Manriquez called Hillside principal Cindy Anderson about his plans, and she immediately contacted Fierro to tell him the good news. He sought student volunteers to do the job and secured a donation from APYS for the paint.
“The way the world is today, you don’t see this happen,” Manriquez said, referring to Fierro’s selfless act. “If you have skills to help people, you need to use it.”
Fierro described the two weeks after the incident as a grave period in his life. Not only did he suffer a broken arm and other injuries as a result of the dog attack, he also lost one of his closest friends to an aneurism.
“When I got the phone call from my principal out of the blue saying ‘Mike they want to paint your car,’ I was so happy, he said. “It brought me back to Earth.”
Three weeks later, a shiny black KITT emerged from the CCTE Auto Shop garage ready to talk to its owner Michael just like in the TV show that made it famous.
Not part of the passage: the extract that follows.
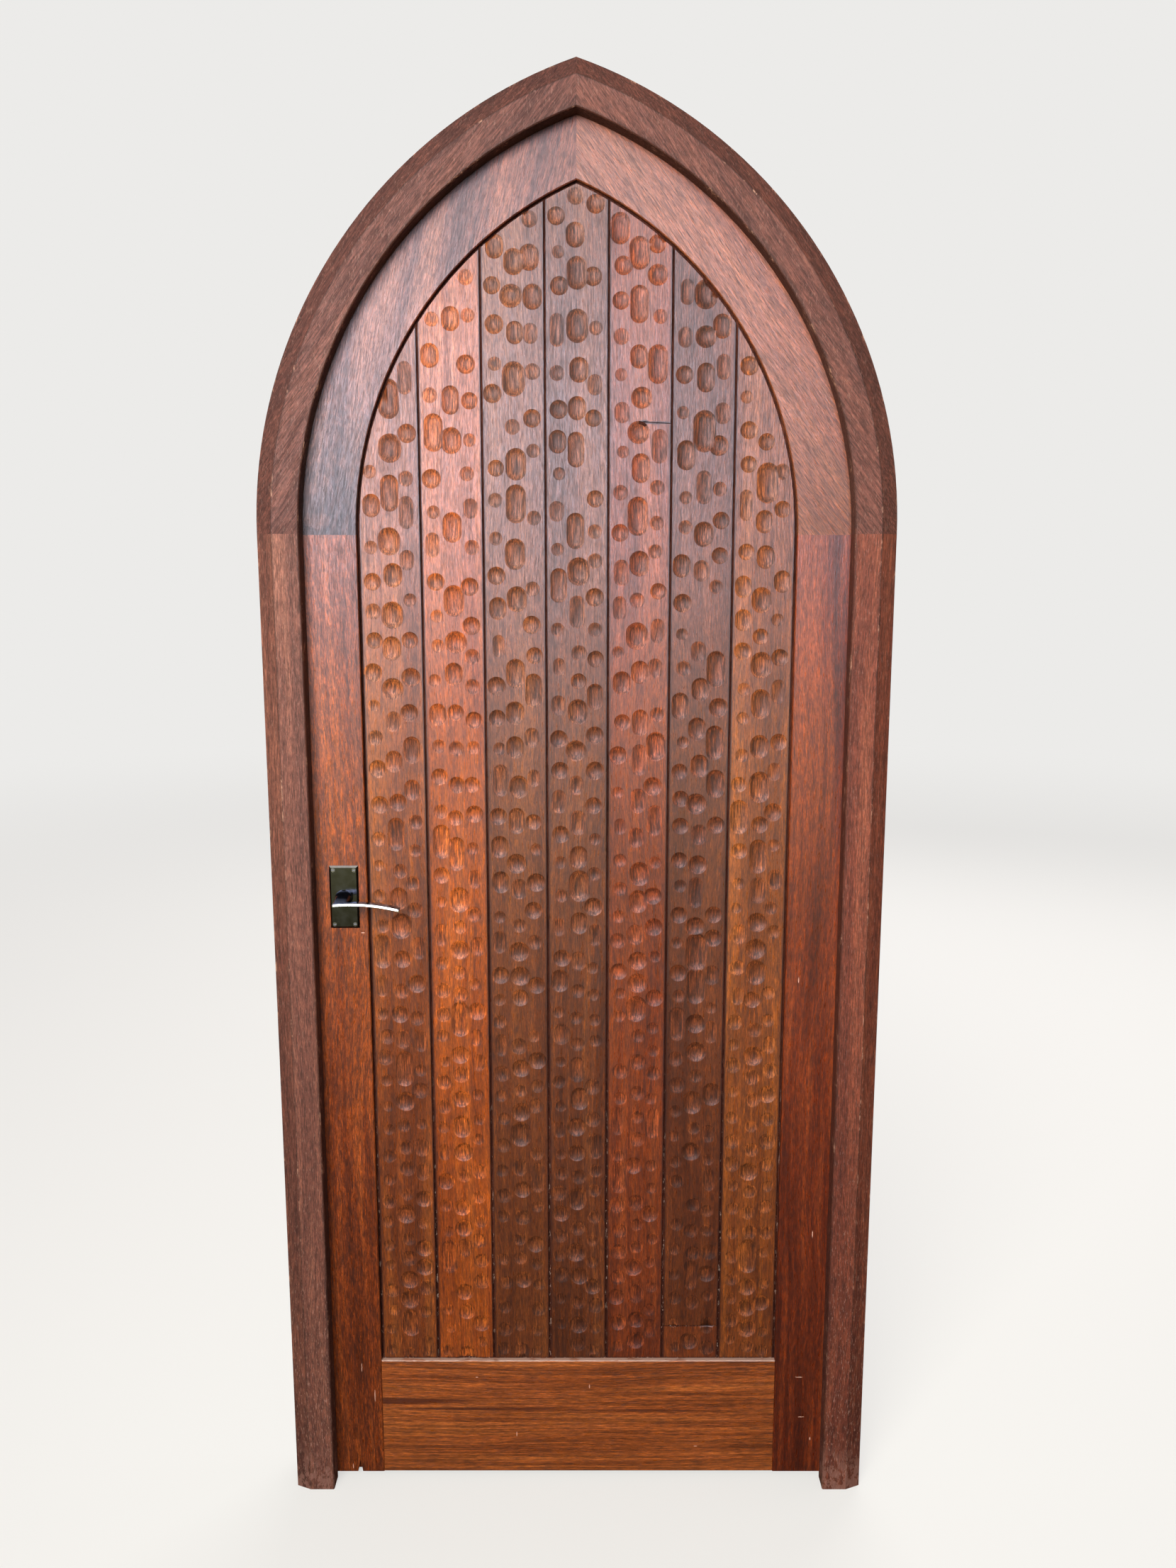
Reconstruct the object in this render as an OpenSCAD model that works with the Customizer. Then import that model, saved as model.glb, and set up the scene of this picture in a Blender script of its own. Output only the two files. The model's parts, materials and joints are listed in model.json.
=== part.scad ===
// Pointed-arch entrance door: a boarded leaf in its own frame, with hinges and a lever latch.
// Millimetres. X runs across the door, Y into the building, Z up. The origin is on the floor,
// half-way across the frame, on the middle plane of the leaf. The leaf opens inwards (+Y).

/* [Overall] */
// Width of the frame over its outer faces
overall_w = 1000; // [800:10:1250]
// Height of the springing joints, where the arch starts
springing_h = 1662; // [1380:1:2000]
// Rise of the arch from the springing joints to the outer point of the frame
arch_rise = 688; // [570:1:830]

/* [Frame] */
// Width of the frame's front face
frame_face_w = 67; // [55:1:81]
// Width of the sloping band along the outer edge of the front face
band_w = 25; // [15:1:30]
// Fall of that band, from front to back
band_fall = 10; // [5:1:15]
// Depth of the stop in front of the leaf
stop_d = 31; // [25:1:38]
// Width of the rebate that the leaf closes into
rebate_w = 12.5; // [10:0.5:15]
// Gap between the closed leaf and the stop
stop_gap = 1; // [0.5:0.5:2]
// Small chamfer on the sharp edges of the timber
arris = 1.5; // [0.5:0.5:2.5]

/* [Leaf] */
// Thickness of the leaf
leaf_t = 56; // [50:1:68]
// Gap between the leaf and the frame at the sides and round the arch
edge_gap = 3; // [3:0.5:5]
// Gap between the leaf and the floor
floor_gap = 10; // [6:1:14]
// Width of the stiles and of the curved head pieces
stile_w = 94; // [85:1:113]
// Height of the bottom rail
rail_h = 218; // [180:1:262]
// Height of the split in the foot of the latch stile
split_h = 23; // [10:1:30]

/* [Boards] */
// Thickness of a board
board_t = 22; // [20:1:26]
// How far the boards lie behind the front of the stiles
board_recess = 5; // [3:1:7]
// Width of the square gap between boards and round them
quirk_w = 4; // [3:0.5:6]
// Depth of that gap
quirk_d = 4; // [3:0.5:5]
// Thickness of the tongue on a board
tongue_t = 7; // [6:0.5:8.5]
// How far a tongue reaches into its groove
tongue_l = 7; // [5:0.5:8.5]
// Height of a ledge, the cross rail behind the boards
ledge_h = 140; // [115:1:170]
// Height of the middle of the lower ledge
ledge_low_z = 740; // [610:1:860]
// Drop from the springing joints to the middle of the upper ledge
ledge_drop = 202; // [165:1:245]

/* [Joinery] */
// Diameter of the dowels
dowel_d = 12; // [10:0.5:14.5]
// Length of the dowels
dowel_l = 90; // [75:1:108]
// Thickness of the tenons
tenon_t = 16; // [13:1:20]
// Length of the tenons
tenon_l = 45; // [38:1:54]
// Shoulder above and below a tenon
tenon_shoulder = 22; // [18:1:27]
// Clearance of tenons, tongues and dowels in their holes
joint_clear = 0.15; // [0.1:0.05:0.3]
// Diameter of the holes for the screws that fix the frame to the wall
fixing_d = 10; // [8:0.5:12]
// Height of the lowest of these holes
fixing_low_z = 120; // [100:1:145]
// Drop from the springing joints to the highest of these holes
fixing_drop = 342; // [285:1:400]

/* [Hinges] */
// Height of a hinge
hinge_h = 100; // [83:1:120]
// Width of a hinge leaf, from the back of the door inwards
hinge_leaf_w = 32; // [27:1:38]
// Thickness of a hinge leaf
hinge_leaf_t = 3; // [2.5:0.5:3.5]
// Diameter of the hinge pin
hinge_pin_d = 8; // [7:0.5:9]
// Diameter of the knuckles
knuckle_d = 14; // [13:0.5:16]
// Distance from the back of the leaf to the pin's axis
pin_offset = 7.5; // [7.5:0.5:9]
// Gap between two knuckles
knuckle_gap = 0.3; // [0.2:0.1:0.5]
// Running clearance round the pin
pin_clear = 0.05; // [0.02:0.01:0.1]
// Height of the middle of the lowest hinge
hinge_low_z = 250; // [208:1:300]
// Drop from the springing joints to the middle of the highest hinge
hinge_drop = 162; // [135:1:194]

/* [Lock] */
// Height of the spindle
spindle_z = 1074; // [1000:1:1150]
// Distance from the edge of the leaf to the spindle
backset = 56; // [50:1:68]
// Side of the square spindle
spindle_s = 8; // [7:0.5:9]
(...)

Fierro picked up the car last Friday and visited the students on Monday again to thank them for the paint job and the good deed. He showed them his special KITT app on his phone, giving them a glimpse of the old show and why the car is so special to him.
“I never thought I’d see it so shiny. You can see your face in it,” he grinned.
CCTE seniors Carlos Soltero and Luis Rayas are among the four students who volunteered to fix the dents and repaint the car. The car, made famous by David Hassellhoff in the 1980s TV series, captured the interest of the students, too. Soltero grew up watching reruns of the show, fascinated by the nearly crime-fighting, nearly indestructible car.
“That’s why were in this place,” said Soltero, a second year automotive student.
He and Rayas eagerly volunteered to fix the scratches and dents, bringing the exterior of the 31-year-old car back to life. “People think that this is just an auto shop class but this program teaches us life lessons,” Soltero said. “He helped the little girl. He deserved it.”
Rayas added: “It’s good to help someone who helped someone else.”